Tempest hardware was always a bit problematic ... one time in the lab a monitor stopped working and we looked underneath it and it had gotten so hot that four or five components had actually desoldered themselves and had fallen out from the circuit board and were lying around.
To celebrate this anniversary, my Tempest at the club stopped working again. For the past several years, I'm not sure the thing has been functional for more than six weeks in a row.
At least this time it does not seem to be a monitor problem, but a power problem, probably the AR2. That's easier to deal with but I haven't gotten around to it yet. The monitors in both Tempest and Star Wars have been pretty stable since I retrofitted them with both an LV-2000 and an Alan-1. They actually run cool to the touch now! Highly recommended.

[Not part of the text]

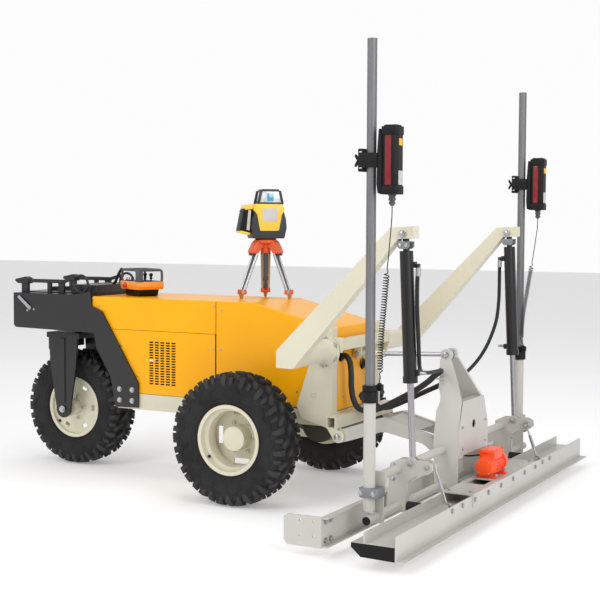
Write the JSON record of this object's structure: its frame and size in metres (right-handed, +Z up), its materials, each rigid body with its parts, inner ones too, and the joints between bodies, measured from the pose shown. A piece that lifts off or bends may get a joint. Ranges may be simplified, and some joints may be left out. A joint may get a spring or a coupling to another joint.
{
  "type": "ride-on laser power screed",
  "caption": "Three-wheel concrete screeding machine with a bonnet, two lift arms, a laser-levelled head, a plough blade and a vibrating screed plate.",
  "frame": {"origin": "on the ground, under the middle of the whole machine's box", "axes": "+X towards the screed head, +Z up, -Y the side with the box latch"},
  "size_m": [2.8344, 2.5, 2.075],
  "materials": {
    "hood_paint": "gloss",
    "cream_paint": "semi-gloss",
    "head_paint": "semi-gloss",
    "black_paint": "satin",
    "orange_paint": "gloss",
    "tank_paint": "satin",
    "cast": "as cast",
    "tyre": "matt",
    "rubber": "matt",
    "steel": "brushed",
    "chrome": "polished",
    "alu": "satin",
    "black_plastic": "matt",
    "orange_plastic": "semi-gloss",
    "red_plastic": "gloss",
    "tripod_plastic": "semi-gloss",
    "laser_plastic": "semi-gloss"
  },
  "bodies": {
    "root": {"chassis": "cream_paint", "towers": "cream_paint", "hitch_beam": "cream_paint", "top_link_beam": "cream_paint", "near_lift_arm": "cream_paint", "far_lift_arm": "cream_paint", "near_barrel": "black_paint", "far_barrel": "black_paint", "rear_hood": "hood_paint", "side_panels": "hood_paint", "front_hood": "hood_paint", "weight_box": "black_paint", "counterweight": "cast", "handle_frame": "black_paint", "engine": "cast", "tanks": "tank_paint", "drive_motors": "cast", "hoses": "rubber"},
    "fan": {"cooling_fan": "black_plastic"},
    "lid": {"box_lid": "black_paint"},
    "latch": {"box_latch": "steel"},
    "fork": {"rear_fork": "black_paint"},
    "rear_wheel": {"rear_tyre": "tyre", "rear_rim": "cream_paint"},
    "near_wheel": {"near_tyre": "tyre", "near_rim": "cream_paint"},
    "far_wheel": {"far_tyre": "tyre", "far_rim": "cream_paint"},
    "head": {"pipe_frame": "head_paint", "a_frame": "head_paint", "plough": "head_paint", "near_mast": "cream_paint", "far_mast": "cream_paint", "near_ram": "chrome", "far_ram": "chrome", "tie_rods": "steel"},
    "drawbar": {"drawbar": "cream_paint"},
    "top_link": {"top_link_tube": "cream_paint"},
    "top_link_slider": {"top_link_rod": "steel"},
    "near_slide": {"near_mast_tube": "steel", "near_cable": "rubber"},
    "far_slide": {"far_mast_tube": "steel", "far_cable": "rubber"},
    "near_laser_receiver": {"near_receiver": "black_plastic"},
    "far_laser_receiver": {"far_receiver": "black_plastic"},
    "near_knob": {"near_clamp_knob": "black_plastic"},
    "far_knob": {"far_clamp_knob": "black_plastic"},
    "screed": {"screed_plate": "head_paint", "rubber_mounts": "rubber", "vibrator": "orange_paint", "motor_cable": "rubber"},
    "rotor": {"vibrator_rotor": "steel"},
    "remote": {"remote_body": "orange_plastic"},
    "estop": {"estop_button": "red_plastic"},
    "near_stick": {"near_joystick": "black_plastic"},
    "far_stick": {"far_joystick": "black_plastic"},
    "tripod": {"tripod_head": "tripod_plastic", "tripod_legs": "alu", "laser_body": "laser_plastic"},
    "laser_head": {"laser_rotor": "alu"}
  },
  "joints": [
    {"name": "lift", "type": "slide", "parent": "root", "child": "head", "axis": [-0.0433, 0, 0.9991], "range_m": [-0.044, 0.15], "deforming": ["hoses"]},
    {"name": "drawbar_swing", "type": "hinge", "parent": "root", "child": "drawbar", "pos_m": [0.667, 0, 0.337], "axis": [0, -1, 0], "range_deg": [-6.3, 21.3]},
    {"name": "top_link_swing", "type": "hinge", "parent": "root", "child": "top_link", "pos_m": [0.619, 0, 0.7], "axis": [0, -1, 0], "range_deg": [-5.5, 18]},
    {"name": "top_link_reach", "type": "slide", "parent": "top_link", "child": "top_link_slider", "axis": [0.9991, 0, 0.0422], "range_m": [-0.005, 0.016]},
    {"name": "steer", "type": "hinge", "parent": "root", "child": "fork", "pos_m": [-1.1, 0, 0.8], "axis": [0, 0, 1], "range_deg": [-60, 60]},
    {"name": "rear_wheel_spin", "type": "hinge", "parent": "fork", "child": "rear_wheel", "pos_m": [-1.1, 0, 0.3175], "axis": [0, 1, 0], "continuous": true},
    {"name": "near_wheel_spin", "type": "hinge", "parent": "root", "child": "near_wheel", "pos_m": [0.21, -0.495, 0.3175], "axis": [0, 1, 0], "continuous": true},
    {"name": "far_wheel_spin", "type": "hinge", "parent": "root", "child": "far_wheel", "pos_m": [0.21, 0.495, 0.3175], "axis": [0, 1, 0], "continuous": true},
    {"name": "fan_spin", "type": "hinge", "parent": "root", "child": "fan", "pos_m": [-0.386, -0.206, 0.615], "axis": [0, 1, 0], "continuous": true},
    {"name": "lid_hinge", "type": "hinge", "parent": "root", "child": "lid", "pos_m": [-1.042, 0, 0.957], "axis": [0, 1, 0], "range_deg": [0, 75]},
    {"name": "latch_swing", "type": "hinge", "parent": "root", "child": "latch", "pos_m": [-1.243, -0.27, 0.876], "axis": [0, 1, 0], "range_deg": [-90, 0]},
    {"name": "near_mast_slide", "type": "slide", "parent": "head", "child": "near_slide", "axis": [0, 0, 1], "range_m": [0, 0.3]},
    {"name": "far_mast_slide", "type": "slide", "parent": "head", "child": "far_slide", "axis": [0, 0, 1], "range_m": [0, 0.3]},
    {"name": "near_receiver_slide", "type": "slide", "parent": "near_slide", "child": "near_laser_receiver", "axis": [0, 0, 1], "range_m": [-0.25, 0.4], "deforming": ["near_cable"]},
    {"name": "far_receiver_slide", "type": "slide", "parent": "far_slide", "child": "far_laser_receiver", "axis": [0, 0, 1], "range_m": [-0.25, 0.4], "deforming": ["far_cable"]},
    {"name": "near_knob_turn", "type": "hinge", "parent": "near_laser_receiver", "child": "near_knob", "pos_m": [1.06, -0.947, 1.59], "axis": [1, 0, 0], "continuous": true},
    {"name": "far_knob_turn", "type": "hinge", "parent": "far_laser_receiver", "child": "far_knob", "pos_m": [1.06, 0.947, 1.552], "axis": [1, 0, 0], "continuous": true},
    {"name": "screed_pitch", "type": "hinge", "parent": "head", "child": "screed", "pos_m": [1.207, 0, 0.134], "axis": [0, 1, 0], "range_deg": [-1.5, 1.5]},
    {"name": "rotor_spin", "type": "hinge", "parent": "screed", "child": "rotor", "pos_m": [1.31, 0, 0.218], "axis": [0, 1, 0], "continuous": true},
    {"name": "remote_lift_off", "type": "slide", "parent": "root", "child": "remote", "axis": [0, 0, 1], "range_m": [0, 0.3]},
    {"name": "estop_press", "type": "slide", "parent": "remote", "child": "estop", "axis": [0.4726, 0.8813, 0], "range_m": [0, 0.006], "stiffness_N_per_m": 800},
    {"name": "near_stick_tilt", "type": "hinge", "parent": "remote", "child": "near_stick", "pos_m": [-0.64947, -0.02412, 1.0145], "axis": [0, 1, 0], "range_deg": [-18, 18], "stiffness_Nm_per_rad": 0.4},
    {"name": "far_stick_tilt", "type": "hinge", "parent": "remote", "child": "far_stick", "pos_m": [-0.58778, -0.0572, 1.0145], "axis": [0, 1, 0], "range_deg": [-18, 18], "stiffness_Nm_per_rad": 0.4},
    {"name": "tripod_lift_off", "type": "slide", "parent": "root", "child": "tripod", "axis": [0, 0, 1], "range_m": [0, 0.4]},
    {"name": "laser_spin", "type": "hinge", "parent": "tripod", "child": "laser_head", "pos_m": [0.029, 0.125, 1.4], "axis": [0, 0, 1], "continuous": true}
  ],
  "couplings": [
    {"joint": "drawbar_swing", "follows": "lift", "rad_per_m": 2.4522},
    {"joint": "top_link_swing", "follows": "lift", "rad_per_m": 2.0595},
    {"joint": "top_link_reach", "follows": "lift", "ratio": 0.1}
  ]
}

It's such a pain in the ass to work on these now that they're at the club, though, since I have no reasonable workspace there. That means that to give them any real attention, I need to scoop out the insides and schlep it all home, which means pulling not only the boards and the very heavy power supply, but also the wiring harness, which is like 20' long and screwed in to the cabinet at dozens of points. Those harnesses are custom for each game, and "spare Tempest wiring harness" is not something I've been able to find on eBay...
Pac-Man is also acting up. Sometimes it boots into Matrix crash mode again, and usually kicking it fixes it, but not always. There's this 4" square daughter board on it that seems to have a loose connection on its socket or something. I re-soldered it but that didn't help. What seemed to work was rolling up a lump of electrical tape and jamming it underneath it so that there's some pressure on the right side. And, of course that works about as well as you'd expect in the face of relentless subwoofers.
Oh yeah, and coin receptors remain a constant nightmare.
In summary, arcade games are a land of contrasts.